▶ Goal
Copy out all lines that carry the word "finishes".

━━━ Given data

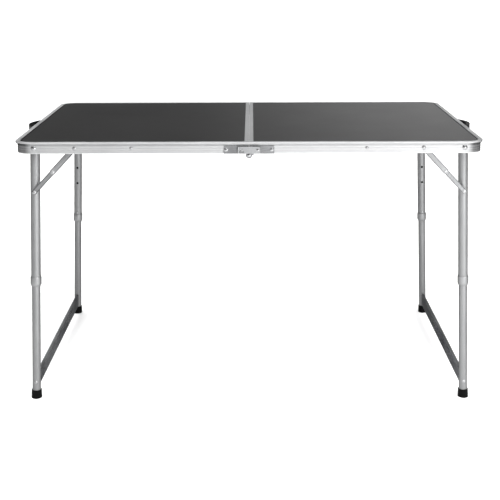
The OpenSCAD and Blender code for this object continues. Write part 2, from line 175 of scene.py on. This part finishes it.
def rim_shade(tree, colour):
    """Paints shade into the rim's crease and ribs and highlight on its bottom edge and lip, and paints a
    darker reflection below the lip where it turns a corner.
    """
    place = place_on_piece(tree)
    straight = rib_tone(tree, place["Z"])
    bent = maths(tree, "MULTIPLY", maths(tree, "POWER", straight, BEND_RIBS), BEND_SHADE)
    out = spread(tree, maths(tree, "ABSOLUTE", place["X"]), 0.0, 1.0, *BEND_OUT)
    side = spread(tree, maths(tree, "ABSOLUTE", place["Y"]), 0.0, 1.0, *BEND_SIDE)
    below = maths(tree, "LESS_THAN", place["Z"], LIP_LOW)
    bend = maths(tree, "MULTIPLY", maths(tree, "MULTIPLY", out, side), below)
    change = maths(tree, "MULTIPLY", maths(tree, "SUBTRACT", bent, straight), bend)
    return scaled(tree, colour, maths(tree, "ADD", straight, change))


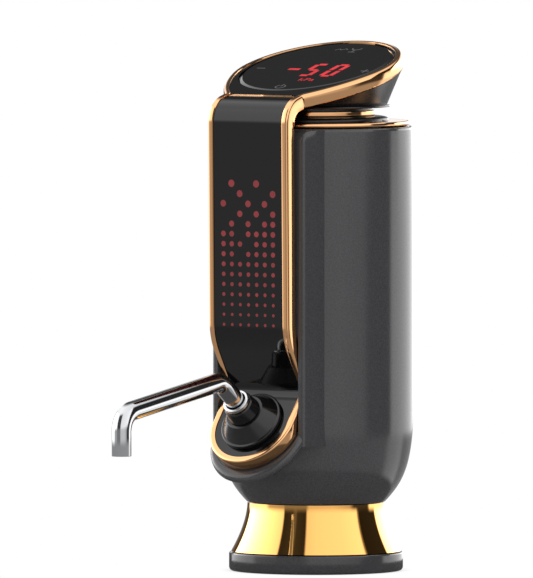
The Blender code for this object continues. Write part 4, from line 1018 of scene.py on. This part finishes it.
tube.data.bevel_depth, tube.data.bevel_resolution, tube.data.use_fill_caps = TUBE_R, 14, False
bpy.ops.object.convert(target="MESH")
tube = bpy.context.object
wall = tube.modifiers.new("wall", "SOLIDIFY")
wall.thickness, wall.offset = TUBE_WALL, -1
bpy.ops.object.modifier_apply(modifier=wall.name)
rounding = tube.modifiers.new("rounding", "BEVEL")
rounding.width, rounding.segments, rounding.angle_limit = 0.15, 2, radians(60)
bpy.ops.object.modifier_apply(modifier=rounding.name)
finished("spout_tube_bent", steel, body="spout", replaces=["spout_tube"], smooth=40)

# %% [markdown]
# ## Lights on the panel
# Behind the front panel, a board of red diodes shines through the tinted acrylic as dots. Each dot is one
# flat disc just above the acrylic, and dots shrink from the top row to the bottom row, as a level meter's
# do.


# %% Glowing inks
UNEVEN = 5


def glow(name, tint, strength):
    looks = {"Base_Color": colour("#0a0a0b"), "Roughness": 0.3, "Emission_Strength": strength}
    material, tree, shader = new_material(name, **looks)
    where = add(tree, "TexCoord").outputs["Object"]
    patch = add(tree, "TexNoise", {"Vector": where, "Scale": 1 / (UNEVEN * MM), "Detail": 2.0}).outputs[0]
    full = colour(tint)
    dim = (*[channel * 0.8 for channel in full[:3]], 1)
    add(tree, "ValToRGB", {"Fac": patch}, ((0.35, dim), (0.65, full)), shader.inputs["Emission Color"])
    return material


dot_red = glow("diode_light_through_acrylic", "#a8343a", 0.62)
digit_red = glow("display_segment_light", "#f0303a", 0.95)
key_grey = glow("key_legend_light", "#77777a", 0.6)

# %% [markdown]
# Seven columns of dots make the level meter. Its top rows are thinned out to a sparkle, and each string of
# numbers names the columns that are lit in one row.

# %% Dot matrix
ROWS = ("25", "37", "146", "357", "2467", "124567", "123567", "124567") + ("1234567",) * 7
PITCH, FIRST_UP, DOT_TOP, DOT_LOW, MIDDLE_COLUMN = 3.11, 120.75, 1.15, 0.5, 4
CORNER_END = RIBBON[1][1]
STRAIGHT_TOP = on_line(RIBBON, CORNER_END)[0].y
INK_DEPTH = PANEL_LOW - 0.03


def flat_prints(shapes):
    """Joins copies of flat outlines, drawn along and across the ribbon, and lays them on its face."""
    leave_edit()
    made = []
    for points in shapes:
        piece = outline(points, fill=True)
        leave_edit()
        made.append(piece)
    for piece in made:
        piece.select_set(True)
    bpy.context.view_layer.objects.active = made[0]
    bpy.ops.object.join()
    for vertex in bpy.context.object.data.vertices:
        vertex.co.z -= INK_DEPTH
    bend_onto_ribbon(bpy.context.object)


def dot_outline(along, side, radius):
    return [Vector((along + radius * cos(a), side + radius * sin(a), 0)) for a in sweep(2 * pi, 16)[:-1]]


dots = []
for row, columns in enumerate(ROWS):
    along = CORNER_END + (STRAIGHT_TOP - FIRST_UP) + row * PITCH
    radius = DOT_TOP + (DOT_LOW - DOT_TOP) * min(1, row / 13)
    dots += [dot_outline(along, (int(number) - MIDDLE_COLUMN) * PITCH, radius) for number in columns]
flat_prints(dots)
finished("diode_dots", dot_red)
print("dots", len(dots))

# %% [markdown]
# The display under the touch disc shows a pressure: seven-segment digits in red with the unit below them.
# The keys are printed in grey: less, more, start and pour. Each is a flat outline laid on the disc, like
# the dots.


# %% Strokes
def stroke(points, width):
    """A closed outline round an open line, drawn as (side, up the display) points."""
    line = [Vector((-up, side)) for side, up in points]
    left, right = [], []
    for index, here in enumerate(line):
        before, after = line[max(0, index - 1)], line[min(len(line) - 1, index + 1)]
        along = (after - before).normalized()
        aside = Vector((-along.y, along.x)) * (width / 2)
        left.append(here + aside)
        right.append(here - aside)
    return [Vector((point.x, point.y, 0)) for point in left + right[::-1]]


def arc(centre, radius, start, end):
    angles = [radians(angle) for angle in sweep(end, 14, start)]
    return [(centre[0] + radius * cos(a), centre[1] + radius * sin(a)) for a in angles]


# %% [markdown]
# A seven-segment digit is a box of strokes with small gaps between them. Each segment is a line between two
# corners of the box, and a digit is the list of segments that are lit.

# %% Digits
DIGIT_W, DIGIT_H, SEGMENT_W = 3.5, 10.8, 1.6
SEGMENTS = {
    "a": ((0, 1), (1, 1)), "b": ((1, 0.5), (1, 1)), "c": ((1, 0), (1, 0.5)), "d": ((0, 0), (1, 0)),
    "e": ((0, 0), (0, 0.5)), "f": ((0, 0.5), (0, 1)), "g": ((0, 0.5), (1, 0.5)),
}
LIT = (("acdfg", -0.3), ("abcdef", 7.7))
BASELINE = -8.1
strokes = []
for lit, left_side in LIT:
    for letter in lit:
        (x1, y1), (x2, y2) = SEGMENTS[letter]
        start = Vector((left_side + DIGIT_W * x1, BASELINE + DIGIT_H * y1))
        end = Vector((left_side + DIGIT_W * x2, BASELINE + DIGIT_H * y2))
        gap = (end - start).normalized() * 0.35
        strokes.append(stroke([start + gap, end - gap], SEGMENT_W))
strokes.append(stroke([(-8.2, -2.4), (-4.0, -2.4)], SEGMENT_W))
flat_prints(strokes)
finished("display_digits", digit_red)

# %% [markdown]
# The unit is text in Blender's own font. It is made a mesh first, and then its points are turned to lie
# along the ribbon, a little wider than the font draws them.

# %% Unit of pressure
UNIT_SIZE, UNIT_ALONG, UNIT_SIDE, UNIT_WIDEN = 3.6, 13.4, 5.3, 1.15
leave_edit()
bpy.ops.object.text_add()
unit = bpy.context.object
unit.data.body = "kPa"
unit.data.size = UNIT_SIZE
unit.data.align_x = "CENTER"
bpy.ops.object.convert(target="MESH")
unit = bpy.context.object
for vertex in unit.data.vertices:
    vertex.co = Vector((UNIT_ALONG - vertex.co.y, UNIT_SIDE + vertex.co.x * UNIT_WIDEN, -INK_DEPTH))
bend_onto_ribbon(unit)
finished("display_unit", digit_red)

# %% [markdown]
# The four keys are plain symbols: a minus, a plus, a power sign, and a glass beside a stream for pouring.

# %% Key legends
BOLD, FINE = 0.5, 0.45
less = [stroke([(-20.4, -2.2), (-17.2, -2.2)], BOLD)]
more = [stroke([(19.2, -2.6), (22.2, -2.6)], BOLD), stroke([(20.7, -1.1), (20.7, -4.1)], BOLD)]
power = [stroke(arc((0.4, -19.6), 1.6, 125, 415), FINE), stroke([(0.4, -19.4), (0.4, -17.2)], FINE)]
bowl = stroke(arc((3.2, 19.4), 1.7, 180, 360), FINE)
stem = stroke([(3.2, 17.7), (3.2, 15.6)], FINE)
glass_foot = stroke([(1.9, 15.6), (4.5, 15.6)], FINE)
stream = stroke([(-4.0, 17.2), (-2.9, 18.4), (-1.8, 17.4), (-0.7, 18.6), (0.4, 17.8)], FINE)
flat_prints(less + more + power + [bowl, stem, glass_foot, stream])
finished("key_legends", key_grey)

# %% [markdown]
# ## Studio
# The floor is pale paper. The camera sees it white with a soft contact shadow. Close to the foot,
# reflections see it dark, and farther out they see through it to the walls below.

# %% Floor
FLOOR_R, SHADOW_REACH, NEAR_END, FAR_START = 500, 18, 66, 76


def grey(value):
    return (value, value, value, 1)


bpy.ops.mesh.primitive_circle_add(
    vertices=128, radius=FLOOR_R * MM, fill_type="NGON", location=(0, AXIS_Y * MM, 0)
)
floor = bpy.context.object
floor.name = "floor"
paper = {"Roughness": 0.9, "Base_Color": colour("#f6f6f6"), "Specular_IOR_Level": 0.0}
floor_paper, tree, shader = new_material("floor_paper", **paper)
path = add(tree, "LightPath").outputs
shade = add(tree, "AmbientOcclusion", {"Distance": SHADOW_REACH * MM}, samples=8).outputs["AO"]
pale = add(tree, "ValToRGB", {"Fac": shade}, ((0.0, grey(0.62)), (0.75, grey(1)))).outputs[0]
seen = add(tree, "Emission", {"Color": pale}).outputs[0]
where = add(tree, "TexCoord").outputs["Object"]
out_from_axis = add(tree, "VectorMath", {0: where}, operation="LENGTH").outputs["Value"]
beyond = add(tree, "MapRange", span(out_from_axis, NEAR_END * MM, FAR_START * MM, 0, 1)).outputs[0]
near = add(tree, "Emission", {"Color": grey(0.1)}).outputs[0]
open_floor = add(tree, "BsdfTransparent").outputs[0]
mirrored = add(tree, "MixShader", {0: beyond, 1: near, 2: open_floor}).outputs[0]
first = add(tree, "MixShader", {0: path["Is Glossy Ray"], 1: shader.outputs[0], 2: mirrored}).outputs[0]
surface = tree.nodes["Material Output"].inputs["Surface"]
add(tree, "MixShader", {0: path["Is Camera Ray"], 1: first, 2: seen}, to=surface)
floor.data.materials.append(floor_paper)
print("floor radius in mm", FLOOR_R)

# %% [markdown]
# Polished metal shows whatever stands round it, so the world is drawn as a studio: white walls with a few
# dark cards. There are no lamps. A card is placed by the bearing and the lean of the surface that mirrors
# it, as the photograph's fixed side sees that surface, which is half way between the ray and that side.
# Only reflections see the cards. Matte surfaces get one plain, even light, and the camera sees white.

# %% World of white walls and dark cards
PLAIN_LIGHT = 0.85
world = bpy.data.worlds.new("studio")
bpy.context.scene.world = world
world.use_nodes = True
tree = world.node_tree
tree.nodes.clear()
ray = add(tree, "TexCoord").outputs["Generated"]
facing = add(tree, "VectorMath", {0: ray, 1: toward}, operation="ADD").outputs["Vector"]
facing = add(tree, "VectorMath", {0: facing}, operation="NORMALIZE").outputs["Vector"]
level_toward = Vector((sin(TURN), -cos(TURN), 0))
ahead = add(tree, "VectorMath", {0: facing, 1: level_toward}, operation="DOT_PRODUCT").outputs["Value"]
across = add(tree, "VectorMath", {0: facing, 1: right}, operation="DOT_PRODUCT").outputs["Value"]
bearing = add(tree, "Math", {0: across, 1: ahead}, operation="ARCTAN2").outputs[0]
turn_share = add(tree, "MapRange", span(bearing, -pi, pi, 0, 1)).outputs[0]
lean = add(tree, "SeparateXYZ", {"Vector": facing}).outputs["Z"]

# Brightness by bearing in degrees to the right. Each ring serves surfaces of one lean, from facing down to flat
UNDER = ((-180, 0.3), (46, 0.45), (50, 1.3), (62, 1.3), (66, 0.45), (180, 0.3))
UPRIGHT = (
    (-180, 0.1), (-76, 0.1), (-74, 2.0), (-47, 2.0), (-43, 0.62), (-28, 0.5), (-27, 0.28), (-8, 0.28),
    (-6, 0.8), (15, 0.85), (29, 0.6), (33, 0.06), (49, 0.05), (51, 1.9), (92, 2.0), (100, 0.3), (180, 0.1),
)
LEANING = (
    (-180, 0.1), (-92, 0.3), (-72, 0.02), (-70, 6.0), (-60, 5.2), (-46, 3.0), (-38, 2.0), (-28, 1.5),
    (-26.8, 0.03), (-18.6, 0.05), (-18, 0.16), (-16.5, 0.16), (-15.9, 0.05), (-8, 0.03), (-7, 1.15), (0, 1.3),
    (20, 1.4), (35.5, 1.6), (36.8, 0.02), (56.5, 0.03), (58.5, 3.8), (90, 4.2), (100, 0.3), (180, 0.1),
)
SLOPING = (
    (-180, 0.12), (-110, 0.12), (-95, 1.2), (-35, 1.6), (20, 1.3), (47, 1.2), (49, 0.1), (60, 0.1),
    (62, 1.4), (95, 1.4), (110, 0.2), (180, 0.12),
)
NEARLY_FLAT = ((-180, 0.09), (180, 0.09))
FLAT = ((-180, 1.0), (180, 1.0))
BLENDS = (
    (UPRIGHT, -0.12, -0.04), (LEANING, 0.04, 0.16), (SLOPING, 0.50, 0.62), (NEARLY_FLAT, 0.78, 0.93),
    (FLAT, 0.975, 0.99),
)


def ring_of(cards):
    """A ring of walls as the stops of a ramp, whose whole length is one full turn."""
    return [((angle + 180) / 360, grey(value)) for angle, value in cards]


walls = add(tree, "ValToRGB", {"Fac": turn_share}, ring_of(UNDER)).outputs[0]
for cards, start, end in BLENDS:
    row = add(tree, "ValToRGB", {"Fac": turn_share}, ring_of(cards)).outputs[0]
    limits = span(lean, start, end, 0, 1)
    climb = add(tree, "MapRange", limits, interpolation_type="SMOOTHSTEP").outputs[0]
    walls = add(tree, "Mix", {"Factor": climb, 6: walls, 7: row}, data_type="RGBA").outputs[2]
seen = add(tree, "Background", {"Color": grey(1)}).outputs[0]
plain = add(tree, "Background", {"Color": grey(1), "Strength": PLAIN_LIGHT}).outputs[0]
mirrored = add(tree, "Background", {"Color": walls}).outputs[0]
path = add(tree, "LightPath").outputs
first = add(tree, "MixShader", {0: path["Is Glossy Ray"], 1: plain, 2: mirrored}).outputs[0]
last = add(tree, "MixShader", {0: path["Is Camera Ray"], 1: first, 2: seen}).outputs[0]
add(tree, "OutputWorld", {"Surface": last})
print("rings of cards", len(BLENDS) + 1)

# %% [markdown]
# ## View transform
# The plain view transform shows colours as they were picked.

# %% Real view transform
bpy.context.scene.view_settings.view_transform = "Standard"
bpy.context.view_layer.update()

━━━━━━

▶ Exercise output
The OpenSCAD and Blender code for this object continues. Write part 2, from line 175 of scene.py on. This part finishes it.
The Blender code for this object continues. Write part 4, from line 1018 of scene.py on. This part finishes it.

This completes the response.